AIM: Reproduce all records verbatim.
- - -
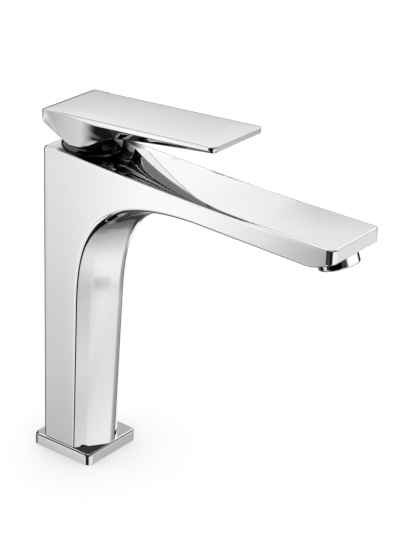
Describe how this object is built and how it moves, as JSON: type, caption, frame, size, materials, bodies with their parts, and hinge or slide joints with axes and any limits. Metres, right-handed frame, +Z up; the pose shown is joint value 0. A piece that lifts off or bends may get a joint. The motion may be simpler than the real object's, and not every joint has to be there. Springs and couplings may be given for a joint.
{
  "type": "single-lever basin mixer faucet",
  "caption": "Tall chrome basin mixer: flat-sided column with a V front, slab spout with a scalloped top, and a flat plate lever that lifts for flow and turns for temperature",
  "frame": {"origin": "centre of the base plate's underside, on the axis of the fixing stud's threaded hole, at the basin's surface", "axes": "+X along the spout, away from the column; +Z up; +Y to the left of someone looking along the spout from behind"},
  "size_m": [0.2229, 0.0484, 0.243],
  "materials": {
    "chrome": "polished chrome on cast brass",
    "brass": "machined brass",
    "copper": "drawn copper tube",
    "steel": "stainless steel",
    "rubber": "black EPDM rubber",
    "ceramic": "lapped alumina ceramic",
    "plastic_light": "moulded acetal",
    "plastic_dark": "moulded glass-filled nylon",
    "plastic_red": "moulded red acetal",
    "plastic_green": "moulded green acetal"
  },
  "bodies": {
    "mixer_body": {"body_shell": "chrome", "base_plate": "chrome", "base_gasket": "rubber", "foot_block": "brass", "foot_block_screws": "steel", "inlet_tube_hot": "copper", "inlet_tube_cold": "copper", "inlet_tube_seals": "rubber", "cartridge_base": "plastic_light", "cartridge_base_seals": "rubber", "ceramic_disc_fixed": "ceramic", "cartridge_housing": "plastic_light", "cartridge_nut": "brass", "cover_ring": "chrome", "spout_tube": "copper", "spout_tube_seals": "rubber", "aerator_housing": "chrome", "aerator_insert": "plastic_light", "flow_regulator": "plastic_green", "inlet_strainer": "plastic_light", "aerator_washer": "rubber"},
    "spindle": {"spindle_guide": "plastic_dark", "stem_pivot_pin": "steel", "temperature_limiter": "plastic_red"},
    "slider": {"disc_carrier": "plastic_dark", "ceramic_disc_moving": "ceramic"},
    "lever_arm": {"lever": "chrome", "lever_insert": "brass", "lever_set_screw": "steel", "lever_screw_plug": "chrome", "cartridge_stem": "brass"}
  },
  "joints": [
    {"name": "lever_turn", "type": "hinge", "parent": "mixer_body", "child": "spindle", "pos_m": [0.005, 0, 0.2], "axis": [0, 0, 1], "range_deg": [-45, 45]},
    {"name": "lever_lift", "type": "hinge", "parent": "spindle", "child": "lever_arm", "pos_m": [0.005, 0, 0.2], "axis": [0, -1, 0], "range_deg": [0, 25]},
    {"name": "disc_slide", "type": "slide", "parent": "spindle", "child": "slider", "axis": [1, 0, 0], "range_m": [0, 0.0045]}
  ],
  "couplings": [
    {"joint": "disc_slide", "follows": "lever_lift", "m_per_rad": 0.01}
  ]
}
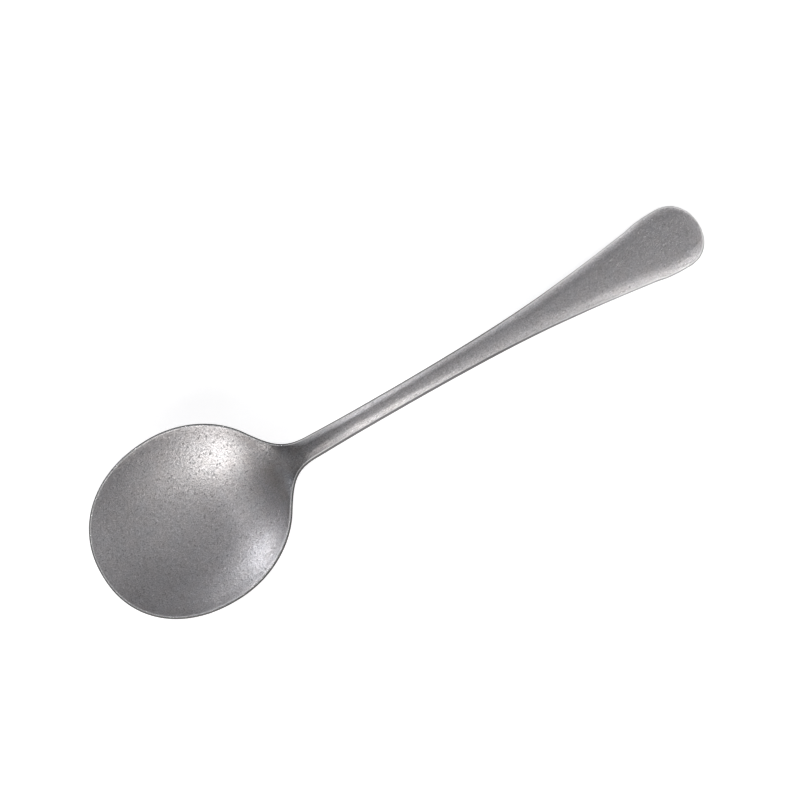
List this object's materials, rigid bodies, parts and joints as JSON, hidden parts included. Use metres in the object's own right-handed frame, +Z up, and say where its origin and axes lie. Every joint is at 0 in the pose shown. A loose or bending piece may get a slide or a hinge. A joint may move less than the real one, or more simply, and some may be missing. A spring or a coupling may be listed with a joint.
{
  "type": "soup spoon",
  "caption": "Round-bowled metal soup spoon in one piece, with a slim stem, a flared handle with a rounded end, and a tumbled matte finish.",
  "frame": {"origin": "on the table, halfway along the spoon and on its middle line", "axes": "+X from the bowl's tip to the handle's end, +Y across, +Z up from the table that the spoon lies on"},
  "size_m": [0.1776, 0.0466, 0.0145],
  "materials": {
    "steel": "tumbled matte, fine random pits and bright flecks"
  },
  "bodies": {
    "root": {"spoon": "steel"}
  },
  "joints": []
}
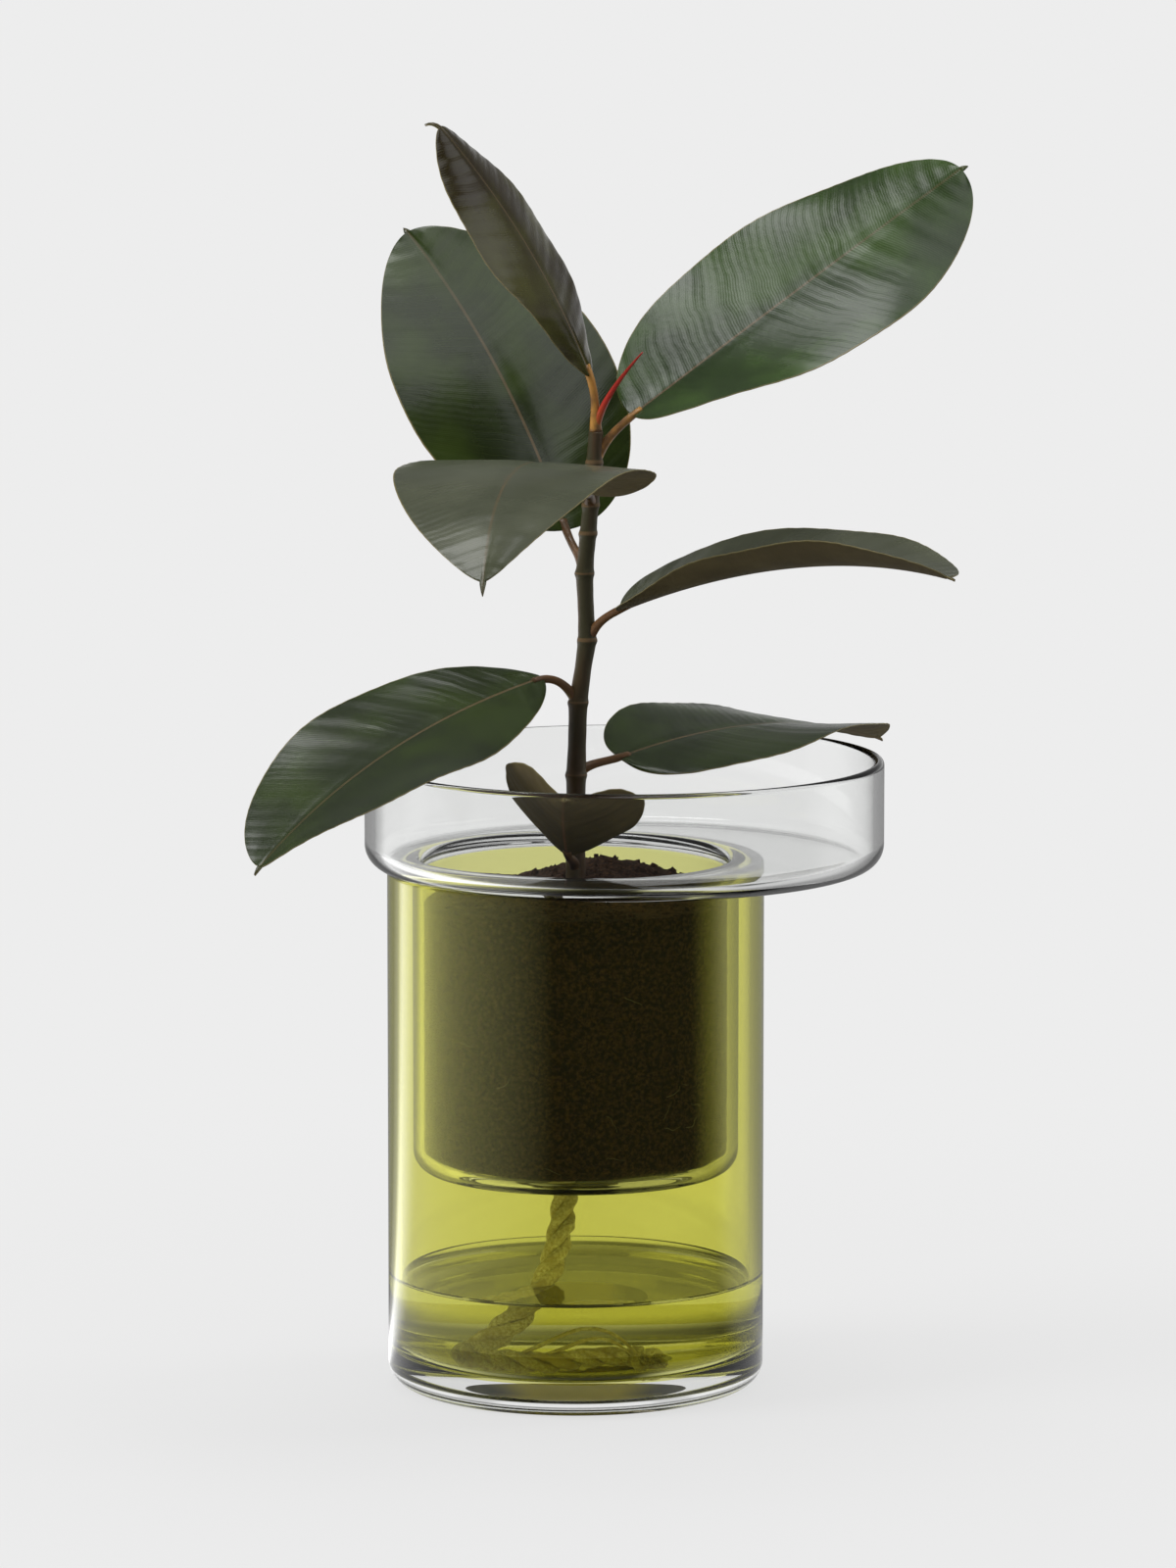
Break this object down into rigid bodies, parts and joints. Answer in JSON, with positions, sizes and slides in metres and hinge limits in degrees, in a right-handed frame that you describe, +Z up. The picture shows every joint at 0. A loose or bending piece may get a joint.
- - -
RESULT OF THIS TASK:
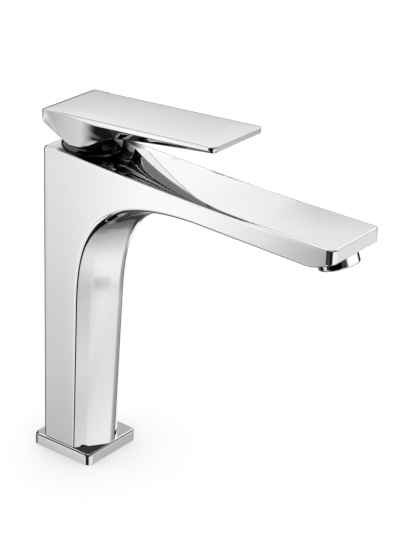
Describe how this object is built and how it moves, as JSON: type, caption, frame, size, materials, bodies with their parts, and hinge or slide joints with axes and any limits. Metres, right-handed frame, +Z up; the pose shown is joint value 0. A piece that lifts off or bends may get a joint. The motion may be simpler than the real object's, and not every joint has to be there. Springs and couplings may be given for a joint.
{
  "type": "single-lever basin mixer faucet",
  "caption": "Tall chrome basin mixer: flat-sided column with a V front, slab spout with a scalloped top, and a flat plate lever that lifts for flow and turns for temperature",
  "frame": {"origin": "centre of the base plate's underside, on the axis of the fixing stud's threaded hole, at the basin's surface", "axes": "+X along the spout, away from the column; +Z up; +Y to the left of someone looking along the spout from behind"},
  "size_m": [0.2229, 0.0484, 0.243],
  "materials": {
    "chrome": "polished chrome on cast brass",
    "brass": "machined brass",
    "copper": "drawn copper tube",
    "steel": "stainless steel",
    "rubber": "black EPDM rubber",
    "ceramic": "lapped alumina ceramic",
    "plastic_light": "moulded acetal",
    "plastic_dark": "moulded glass-filled nylon",
    "plastic_red": "moulded red acetal",
    "plastic_green": "moulded green acetal"
  },
  "bodies": {
    "mixer_body": {"body_shell": "chrome", "base_plate": "chrome", "base_gasket": "rubber", "foot_block": "brass", "foot_block_screws": "steel", "inlet_tube_hot": "copper", "inlet_tube_cold": "copper", "inlet_tube_seals": "rubber", "cartridge_base": "plastic_light", "cartridge_base_seals": "rubber", "ceramic_disc_fixed": "ceramic", "cartridge_housing": "plastic_light", "cartridge_nut": "brass", "cover_ring": "chrome", "spout_tube": "copper", "spout_tube_seals": "rubber", "aerator_housing": "chrome", "aerator_insert": "plastic_light", "flow_regulator": "plastic_green", "inlet_strainer": "plastic_light", "aerator_washer": "rubber"},
    "spindle": {"spindle_guide": "plastic_dark", "stem_pivot_pin": "steel", "temperature_limiter": "plastic_red"},
    "slider": {"disc_carrier": "plastic_dark", "ceramic_disc_moving": "ceramic"},
    "lever_arm": {"lever": "chrome", "lever_insert": "brass", "lever_set_screw": "steel", "lever_screw_plug": "chrome", "cartridge_stem": "brass"}
  },
  "joints": [
    {"name": "lever_turn", "type": "hinge", "parent": "mixer_body", "child": "spindle", "pos_m": [0.005, 0, 0.2], "axis": [0, 0, 1], "range_deg": [-45, 45]},
    {"name": "lever_lift", "type": "hinge", "parent": "spindle", "child": "lever_arm", "pos_m": [0.005, 0, 0.2], "axis": [0, -1, 0], "range_deg": [0, 25]},
    {"name": "disc_slide", "type": "slide", "parent": "spindle", "child": "slider", "axis": [1, 0, 0], "range_m": [0, 0.0045]}
  ],
  "couplings": [
    {"joint": "disc_slide", "follows": "lever_lift", "m_per_rad": 0.01}
  ]
}
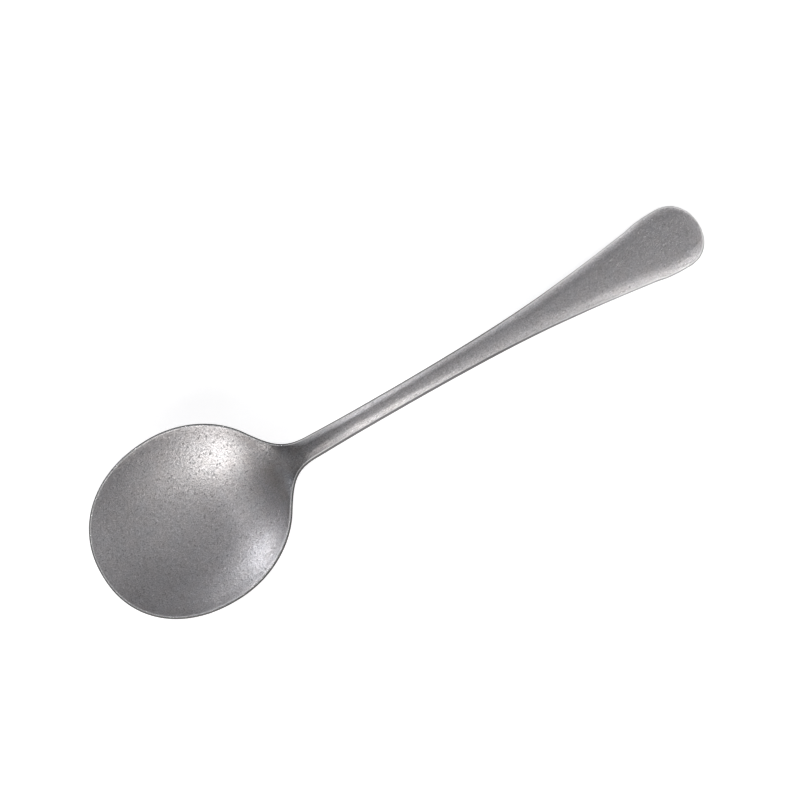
List this object's materials, rigid bodies, parts and joints as JSON, hidden parts included. Use metres in the object's own right-handed frame, +Z up, and say where its origin and axes lie. Every joint is at 0 in the pose shown. A loose or bending piece may get a slide or a hinge. A joint may move less than the real one, or more simply, and some may be missing. A spring or a coupling may be listed with a joint.
{
  "type": "soup spoon",
  "caption": "Round-bowled metal soup spoon in one piece, with a slim stem, a flared handle with a rounded end, and a tumbled matte finish.",
  "frame": {"origin": "on the table, halfway along the spoon and on its middle line", "axes": "+X from the bowl's tip to the handle's end, +Y across, +Z up from the table that the spoon lies on"},
  "size_m": [0.1776, 0.0466, 0.0145],
  "materials": {
    "steel": "tumbled matte, fine random pits and bright flecks"
  },
  "bodies": {
    "root": {"spoon": "steel"}
  },
  "joints": []
}
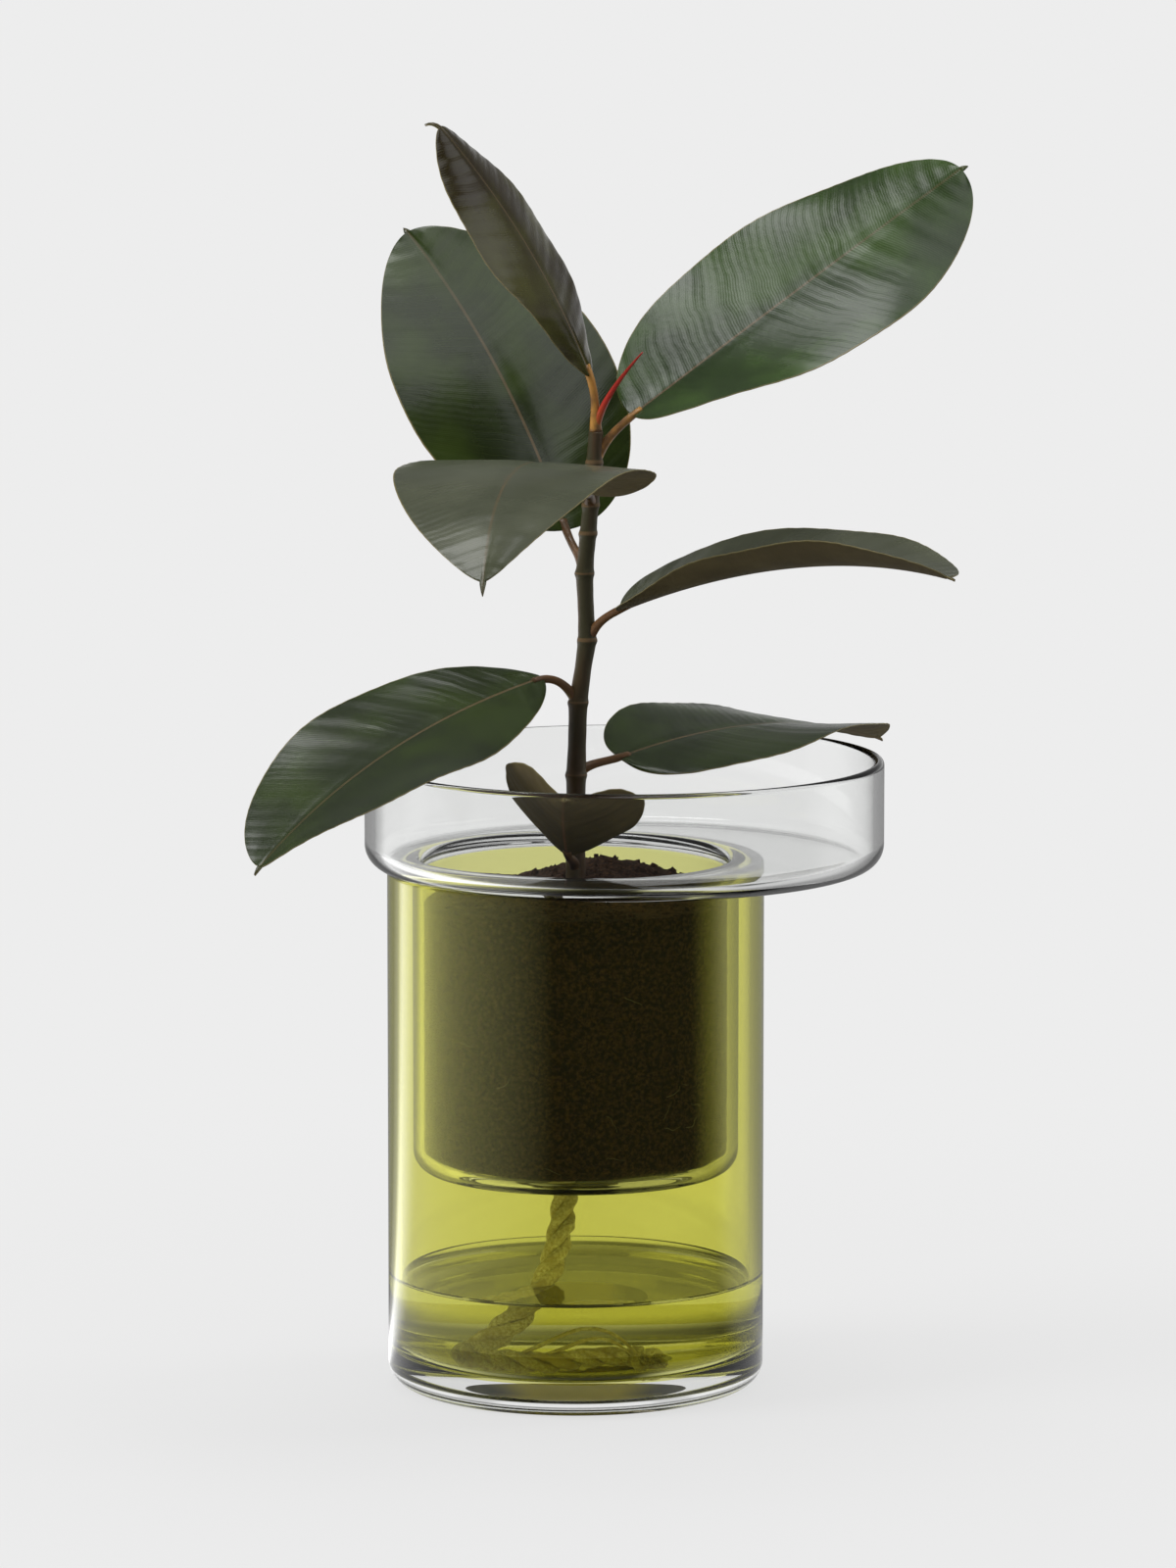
Break this object down into rigid bodies, parts and joints. Answer in JSON, with positions, sizes and slides in metres and hinge limits in degrees, in a right-handed frame that you describe, +Z up. The picture shows every joint at 0. A loose or bending piece may get a joint.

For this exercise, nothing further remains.